Publié le Mercredi 9 octobre 2024 à 11h00.

Gagner pour nos retraites grâce au RN, vraiment ?

Le Rassemblement national a déposé le 18 septembre une proposition de loi pour revenir sur la réforme des retraites. La question de voter pour ou contre n’est probablement pas la meilleure façon de prendre le problème. Mais c’est ce débat qui va agiter les groupes de députéEs du Nouveau Front populaire mais aussi les organisations syndicales.

Ce débat nous intéresse car il cristallise la manière dont notre camp social lutte contre le fascisme. La proposition de loi du Rassemblement national « visant à restaurer un système de retraite plus juste en annulant les dernières réformes portant sur l’âge de départ et le nombre d’annuités » sera débattue le 31 octobre. L’exposé des motifs fait référence à « une contestation sociale d’une ampleur exceptionnelle » et reprend à son compte les arguments avancés lors de la mobilisation : « Ces dispositions pèsent particulièrement sur les travailleurs les plus vulnérables, ceux qui ont commencé à travailler tôt, ceux ayant une carrière dite “hachée”, particulièrement les femmes, ainsi que ceux exerçant des métiers pénibles ».

Les députés du RN reviennent également sur la procédure d’adoption qu’ils jugent illégitime. Et sur les questions de financement, leur positionnement est clairement social : dénonçant l’inefficacité économique de la réforme, le transfert des dépenses vers les assurances maladie et chômage, ils proposent une taxe additionnelle sur les transactions d’actions pour financer le maintien à 62 ans avec 42 annuités. Objectivement, il n’y a pas de raison de ne pas voter ce projet de loi.

Quand le RN dévoie les aspirations sociales…
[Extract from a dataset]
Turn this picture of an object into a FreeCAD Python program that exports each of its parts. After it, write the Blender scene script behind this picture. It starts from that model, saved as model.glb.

Évidemment, la proposition de loi du RN est maline : elle se place clairement dans le champ social de la gauche, évite complètement de donner des arguments permettant de légitimer un vote « contre ». Les manœuvres et positionnements de ce parti entre le mouvement de 2023 et les législatives de 2024 montrent bien à quel point ce dernier est opportuniste. Néanmoins, cette proposition de loi est aussi le reflet des aspirations sociales de toute une partie de l’électorat d’extrême droite dont les motivations ont aussi à voir avec la dégradation des conditions de vie des classes populaires au côté des positionnements sexistes, LGBTIphobes et même racistes.
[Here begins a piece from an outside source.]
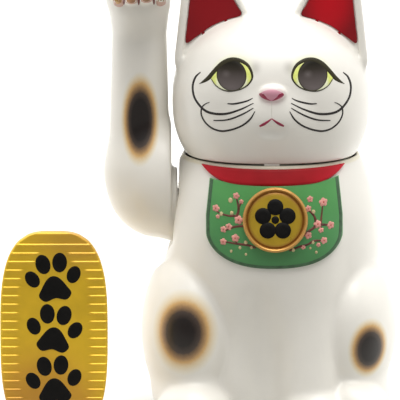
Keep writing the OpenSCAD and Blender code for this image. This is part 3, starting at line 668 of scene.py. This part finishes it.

Évidemment, il ne s’agit pas de minimiser ces fondamentaux de l’idéologie d’extrême droite bien au contraire : leur proposition de loi ne change rien au fait que le RN et les fachos soient le pire ennemi des travailleurEs, des personnes racisées, des femmes, des LGBTI. Leur soutien à Retailleau, ministre de l’Intérieur, issu de l’extrême droite de Philippe de Villiers, est là pour nous le rappeler. La place du RN dans le jeu institutionnel, cette capacité à couvrir le champ social tout en assumant un discours raciste et autoritaire nous rappellent avec angoisse le tournant des années 1930.

Clivage capital-travail

A priori, la position du NFP est plutôt de voter contre sur la base d’arguments très institutionnels : la proposition de loi du RN ne pourrait aboutir faute de relais au Sénat, le NFP dispose également de niches parlementaires fin novembre pour déposer sa propre proposition de loi…
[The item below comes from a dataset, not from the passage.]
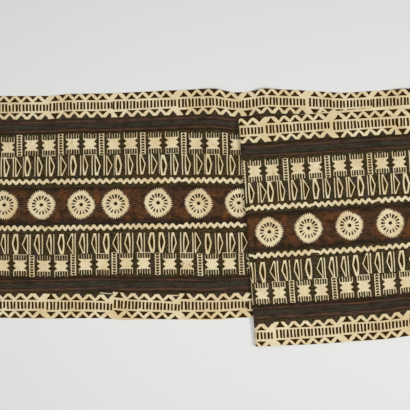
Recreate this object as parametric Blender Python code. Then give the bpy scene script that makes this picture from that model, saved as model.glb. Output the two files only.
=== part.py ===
# A long strip of printed bark cloth lying on a table, folded back on itself twice.
# From the left it runs flat as one layer, turns back in a loop at the right, comes back face down
# as the middle layer, turns again in a loop and runs right as the top layer, so that its right part
# lies in three layers. It is one sheet of beaten bark and so one solid.
# Metres, +Z up, the table is z = 0 and the origin is under the middle of the strip's bounding box.

import math
from collections import namedtuple

import bmesh
import bpy
import numpy as np

MM = 0.001

# The sheet: beaten bark of even thickness, its three layers a little apart.
SHEET_THICKNESS = 1.2 * MM
LAYER_GAP = 0.9 * MM
LAYER_STEP = SHEET_THICKNESS + LAYER_GAP
BOTTOM_HEIGHT = SHEET_THICKNESS / 2
MIDDLE_HEIGHT = BOTTOM_HEIGHT + LAYER_STEP
TOP_HEIGHT = MIDDLE_HEIGHT + LAYER_STEP

# The three runs of the centre line, seen from above: where they start and the way they point.
FREE_END_X = -470 * MM
BOTTOM_Y_AT_ZERO = 0.5 * MM
BOTTOM_SLOPE = math.radians(0.49)
LEFT_FOLD_X = 84 * MM
LEFT_FOLD_Y = -55 * MM
MIDDLE_SLOPE = math.radians(4.9)
TOP_SLOPE = math.radians(3.8)
TOP_END_X = 704 * MM

# The two loops: half their height, and how far on the layer above sinks to its own level.
RIGHT_LOOP_RADIUS = 2.9 * MM
RIGHT_LOOP_SETTLE = 110 * MM
LEFT_LOOP_RADIUS = 3.3 * MM
LEFT_LOOP_SETTLE = 105 * MM
NOSE_STEPS = 10

# The mesh: the spacing of the cross lines on a run and beside a loop, and the rows across.
RUN_STEP = 20 * MM
LOOP_SIDE_STEP = 12 * MM
ROWS_ACROSS = 18

# Half widths of the hand-beaten strip on either side of its centre line, by distance along it,
# a little uneven all along. The upper side is the far one, with the strip running to the right.
OutlineRow = namedtuple("OutlineRow", "along upper lower")
OUTLINE = [
    OutlineRow(along=0.000, upper=0.2205, lower=0.2225),
    OutlineRow(along=0.060, upper=0.2208, lower=0.2232),
    OutlineRow(along=0.160, upper=0.2202, lower=0.2255),
    OutlineRow(along=0.200, upper=0.2236, lower=0.2245),
    OutlineRow(along=0.260, upper=0.2235, lower=0.2250),
    OutlineRow(along=0.300, upper=0.2248, lower=0.2285),
    OutlineRow(along=0.380, upper=0.2282, lower=0.2280),
    OutlineRow(along=0.460, upper=0.2312, lower=0.2304),
    OutlineRow(along=0.495, upper=0.2310, lower=0.2300),
    OutlineRow(along=0.531, upper=0.2240, lower=0.2272),
    OutlineRow(along=0.560, upper=0.2248, lower=0.2270),
    OutlineRow(along=0.592, upper=0.2306, lower=0.2262),
    OutlineRow(along=0.660, upper=0.2280, lower=0.2255),
    OutlineRow(along=0.750, upper=0.2212, lower=0.2262),
    OutlineRow(along=0.812, upper=0.2246, lower=0.2270),
    OutlineRow(along=0.880, upper=0.2282, lower=0.2262),
    OutlineRow(along=1.060, upper=0.2254, lower=0.2248),
    OutlineRow(along=1.280, upper=0.2268, lower=0.2262),
    OutlineRow(along=1.600, upper=0.2268, lower=0.2252),
    OutlineRow(along=2.015, upper=0.2276, lower=0.2276),
    OutlineRow(along=2.060, upper=0.2272, lower=0.2290),
    OutlineRow(along=2.130, upper=0.2278, lower=0.2314),
    OutlineRow(along=2.280, upper=0.2266, lower=0.2308),
    OutlineRow(along=2.330, upper=0.2260, lower=0.2270),
    OutlineRow(along=2.640, upper=0.2252, lower=0.2262),
]

# Buckles that the stiff cloth keeps: low ridges that start at an edge and fade on their way in.
# x and y are the ridge's root at the edge, direction is in degrees, and reach is how far it runs.
Buckle = namedtuple("Buckle", "x y direction reach half_width height")
BUCKLES = [
    Buckle(x=-0.235, y=0.236, direction=-88, reach=0.095, half_width=0.060, height=0.0022),
    Buckle(x=0.018, y=0.240, direction=-92, reach=0.170, half_width=0.044, height=0.0065),
    Buckle(x=0.120, y=0.240, direction=-84, reach=0.150, half_width=0.040, height=0.0075),
    Buckle(x=0.402, y=0.240, direction=-98, reach=0.120, half_width=0.056, height=0.0055),
    Buckle(x=-0.140, y=-0.236, direction=94, reach=0.090, half_width=0.062, height=0.0018),
]

# Past the near edge of the first layer the two layers above sink towards the table.
SINK_DEPTH = 1.5 * MM
SINK_WIDTH = 22 * MM

BARK_COLOUR = (0.78, 0.66, 0.42, 1.0)
BARK_ROUGHNESS = 0.85

Station = namedtuple("Station", "x y height turn layer")


def smooth_step(value):
    value = np.clip(value, 0.0, 1.0)
    return value * value * (3 - 2 * value)


def blend(start, end, share):
    return start + (end - start) * float(smooth_step(share))


def bottom_y(x):
    return BOTTOM_Y_AT_ZERO + x * math.tan(BOTTOM_SLOPE)


def middle_y(x):
    return LEFT_FOLD_Y + (x - LEFT_FOLD_X) * math.tan(MIDDLE_SLOPE)


def top_y(x):
    return LEFT_FOLD_Y + (x - LEFT_FOLD_X) * math.tan(TOP_SLOPE)


def right_fold_x():
    """Where the first and the middle layer's centre lines cross, which is where the cloth turns."""
    rise = math.tan(MIDDLE_SLOPE) - math.tan(BOTTOM_SLOPE)
    return (BOTTOM_Y_AT_ZERO - LEFT_FOLD_Y + LEFT_FOLD_X * math.tan(MIDDLE_SLOPE)) / rise


def spread(start, end, fine_start=0.0, fine_end=0.0):
    """Places from start to end, closer together over fine_start and fine_end beside a loop."""
    sign = 1 if end > start else -1
    length = abs(end - start)
    marks = (0.0, fine_start, length - fine_end, length)
    steps = (LOOP_SIDE_STEP, RUN_STEP, LOOP_SIDE_STEP)
    places = [0.0]
    for low, high, step in zip(marks, marks[1:], steps):
        if high > low:
            count = math.ceil((high - low) / step)
            places += [low + (high - low) * (i + 1) / count for i in range(count)]
    return [start + sign * place for place in places]


def settled(distance, crown, level, settle):
    """Height of a layer that leaves a loop at crown and sinks to its own level over settle."""
    return blend(crown, level, distance / settle)


def nose(centre_x, centre_height, radius, side):
    """Points round a loop from below to above, without the two where it meets its runs."""
    for i in range(1, NOSE_STEPS):
        angle = -math.pi / 2 + math.pi * i / NOSE_STEPS
        yield centre_x + side * radius * math.cos(angle), centre_height + radius * math.sin(angle)


def centre_line():
    """The sheet's centre line as stations, each with the slant of the cross line there."""
    right_centre = right_fold_x() - RIGHT_LOOP_RADIUS
    left_centre = LEFT_FOLD_X + LEFT_LOOP_RADIUS
    right_turn = (BOTTOM_SLOPE + MIDDLE_SLOPE) / 2
    left_turn = (MIDDLE_SLOPE + TOP_SLOPE) / 2
    right_crown = BOTTOM_HEIGHT + 2 * RIGHT_LOOP_RADIUS
    left_crown = MIDDLE_HEIGHT + 2 * LEFT_LOOP_RADIUS
    stations = []
    for x in spread(FREE_END_X, right_centre, fine_end=2 * LOOP_SIDE_STEP):
        turn = blend(BOTTOM_SLOPE, right_turn, (x - FREE_END_X) / (right_centre - FREE_END_X))
        stations.append(Station(x, bottom_y(x), BOTTOM_HEIGHT, turn, "bottom"))
    loop_height = BOTTOM_HEIGHT + RIGHT_LOOP_RADIUS
    for x, height in nose(right_centre, loop_height, RIGHT_LOOP_RADIUS, side=1):
        stations.append(Station(x, middle_y(x), height, right_turn, "right loop"))
    for x in spread(right_centre, left_centre, RIGHT_LOOP_SETTLE, 2 * LOOP_SIDE_STEP):
        turn = blend(left_turn, right_turn, (x - left_centre) / (right_centre - left_centre))
        height = settled(right_centre - x, right_crown, MIDDLE_HEIGHT, RIGHT_LOOP_SETTLE)
        stations.append(Station(x, middle_y(x), height, turn, "middle"))
    loop_height = MIDDLE_HEIGHT + LEFT_LOOP_RADIUS
    for x, height in nose(left_centre, loop_height, LEFT_LOOP_RADIUS, side=-1):
        stations.append(Station(x, top_y(x), height, left_turn, "left loop"))
    for x in spread(left_centre, TOP_END_X, fine_start=LEFT_LOOP_SETTLE):
        turn = blend(left_turn, TOP_SLOPE, (x - left_centre) / (TOP_END_X - left_centre))
        raised = settled(right_centre - x, right_crown, MIDDLE_HEIGHT, RIGHT_LOOP_SETTLE)
        height = settled(x - left_centre, left_crown, TOP_HEIGHT, LEFT_LOOP_SETTLE)
        stations.append(Station(x, top_y(x), height + raised - MIDDLE_HEIGHT, turn, "top"))
    return stations


def lengths_along(stations):
    """Distance along the cloth from its free end to each station."""
    points = np.array([(s.x, s.y, s.height) for s in stations])
    steps = np.linalg.norm(np.diff(points, axis=0), axis=1)
    return np.concatenate([[0.0], np.cumsum(steps)])


def half_widths(along):
    known = [row.along for row in OUTLINE]
    upper = np.interp(along, known, [row.upper for row in OUTLINE])
    lower = np.interp(along, known, [row.lower for row in OUTLINE])
    return upper, lower


def buckle_height(x, y):
    """How far the buckles lift every layer over this place on the table."""
    lift = np.zeros_like(x)
    for buckle in BUCKLES:
        way = math.radians(buckle.direction)
        inward = (x - buckle.x) * math.cos(way) + (y - buckle.y) * math.sin(way)
        across = (x - buckle.x) * math.sin(way) - (y - buckle.y) * math.cos(way)
        crest = smooth_step(1 - np.maximum(inward, 0.0) / buckle.reach)
        flank = smooth_step(1 - np.abs(across) / buckle.half_width)
        lift += buckle.height * crest * flank
    return lift


def sink_depth(x, y):
    """How far a layer hanging past the first layer's near edge sinks, 0 over the first layer."""
    lower = half_widths(np.clip(x, FREE_END_X, right_fold_x()) - FREE_END_X)[1]
    overhang = bottom_y(x) - lower - y
    return SINK_DEPTH * smooth_step(overhang / SINK_WIDTH)


def sheet_points(stations):
    """The middle surface of the sheet: one line of points across for each station."""
    upper, lower = half_widths(lengths_along(stations))
    shares = np.linspace(0.0, 1.0, ROWS_ACROSS + 1)
    lines = []
    for i, station in enumerate(stations):
        across = -lower[i] + (upper[i] + lower[i]) * shares
        x = station.x - across * math.sin(station.turn)
        y = station.y + across * math.cos(station.turn)
        height = station.height + buckle_height(x, y)
        if station.layer in ("middle", "left loop", "top"):
            clear = float(smooth_step((right_fold_x() - station.x) / RIGHT_LOOP_SETTLE))
            height = height - clear * sink_depth(x, y)
        lines.append(np.column_stack([x, y, height]))
    return np.array(lines)


def centred(points):
    """Moves the points so that the middle of their box lies over the origin."""
    flat = points.reshape(-1, 3)
    middle = (flat.min(axis=0) + flat.max(axis=0)) / 2
    return points - np.array([middle[0], middle[1], 0.0])


def sheet_mesh(points):
    """A grid of quads through the points, its printed face up in the first layer."""
    mesh = bpy.data.meshes.new("bark_cloth")
    edit = bmesh.new()
    lines = [[edit.verts.new(point) for point in line] for line in points]
    for line, after in zip(lines, lines[1:]):
        for low, high, high_after, low_after in zip(line, line[1:], after[1:], after):
            edit.faces.new((low, low_after, high_after, high))
    edit.to_mesh(mesh)
    edit.free()
    return mesh


def bark_material():
    material = bpy.data.materials.new("bark_cloth")
    material.use_nodes = True
    shader = material.node_tree.nodes["Principled BSDF"]
    shader.inputs["Base Color"].default_value = BARK_COLOUR
    shader.inputs["Roughness"].default_value = BARK_ROUGHNESS
    shader.inputs["Metallic"].default_value = 0.0
    return material


def build_bark_cloth():
    cloth = bpy.data.objects.new("bark_cloth", sheet_mesh(centred(sheet_points(centre_line()))))
    bpy.context.scene.collection.objects.link(cloth)
    cloth.data.materials.append(bark_material())
    wall = cloth.modifiers.new("Thickness", "SOLIDIFY")
    wall.thickness = SHEET_THICKNESS
    wall.offset = 0.0
    wall.use_even_offset = True
    cloth.data.shade_smooth()


for old in list(bpy.data.objects):
    bpy.data.objects.remove(old)
build_bark_cloth()
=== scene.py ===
import math
import random
from collections import namedtuple

import bpy
import numpy as np
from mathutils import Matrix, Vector
from mathutils.geometry import delaunay_2d_cdt


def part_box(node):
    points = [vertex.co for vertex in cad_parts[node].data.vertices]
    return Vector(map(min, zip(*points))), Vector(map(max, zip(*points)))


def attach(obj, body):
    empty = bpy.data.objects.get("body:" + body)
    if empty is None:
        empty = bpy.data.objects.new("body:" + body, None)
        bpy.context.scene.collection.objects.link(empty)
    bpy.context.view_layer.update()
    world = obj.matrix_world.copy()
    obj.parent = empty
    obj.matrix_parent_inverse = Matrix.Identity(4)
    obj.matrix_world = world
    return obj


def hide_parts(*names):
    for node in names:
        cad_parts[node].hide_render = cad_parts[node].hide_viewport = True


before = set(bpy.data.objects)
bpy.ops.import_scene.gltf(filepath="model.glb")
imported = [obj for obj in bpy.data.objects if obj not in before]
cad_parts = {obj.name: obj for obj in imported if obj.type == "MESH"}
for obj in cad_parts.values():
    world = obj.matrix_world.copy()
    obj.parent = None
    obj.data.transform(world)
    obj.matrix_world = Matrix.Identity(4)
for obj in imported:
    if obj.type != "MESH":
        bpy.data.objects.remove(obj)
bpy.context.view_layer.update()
mm = 0.001

# how far from the strip's middle the middle of each row of the print runs, in millimetres
rowsFrom = {"border": 223.5, "stars": 121.5, "kites": 77.3, "zigzag": 46.8, "rosettes": 1.0}

# The folded strip, laid out as its solid is: x and y start from the middle of the picture,
# along is the distance on the cloth from its free end, across runs from its near to its far edge.
strip = {
    "freeEndX": -470 * mm,
    "bottomYAtZero": 0.5 * mm,
    "bottomSlope": math.radians(0.49),
    "leftFoldX": 84 * mm,
    "leftFoldY": -55 * mm,
    "middleSlope": math.radians(4.9),
    "topSlope": math.radians(3.8),
    "topEndX": 704 * mm,
    "bottomHeight": 0.5 * mm,
    "layerStep": 1.7 * mm,
    "rightLoopRadius": 2.9 * mm,
    "rightLoopSettle": 110 * mm,
    "leftLoopRadius": 3.3 * mm,
    "leftLoopSettle": 105 * mm,
    "sinkDepth": 1.0 * mm,
    "sinkWidth": 22 * mm,
    "halfWidth": rowsFrom["border"] * mm,  # the print is laid out on it, then follows the edges
    "thickness": 0.8 * mm,
    "rimBulge": 0.3,  # how far its edges round out, as a share of half its thickness
    "edgeWaves": 7 * mm,  # what the uneven edges add to its width
    "runStep": 2 * mm,
    "noseSteps": 40,
}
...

La CGT, de son côté, a communiqué après un échange avec les députéEs du NFP en apportant son soutien à la volonté d’un « processus pour gagner l’abrogation » d’ici à début 2025. Elle a également proposé à Barnier une conférence sur le financement des retraites, proposition reprise par les députéEs NFP. Du côté syndical, donc, après la faible mobilisation du 1er octobre, l’ambiance n’est pas non plus très combative.

Le débat qui va avoir lieu autour de la proposition de loi sur les retraites sera finalement beaucoup plus important que les votes eux-mêmes. Ce qui se joue dans les semaines à venir, c’est la capacité du mouvement social (syndicats et associations ou collectifs antiracistes, féministes et LGBTI) et des partis politiques à réaffirmer à une échelle de masse le clivage face à l’extrême droite dans un front unique sans exclusive des organisations progressistes. Mais ce qui sera aussi déterminant, c’est notre capacité à réaffirmer un clivage de classe, à remettre au centre l’affrontement avec le patronat et ce gouvernement clairement à son service. Les organisations syndicales et les organisations politiques de la gauche qui se positionnent contre le système portent cette responsabilité, de la CGT à la France Insoumise, en passant par le NPA-l’Anticapitaliste.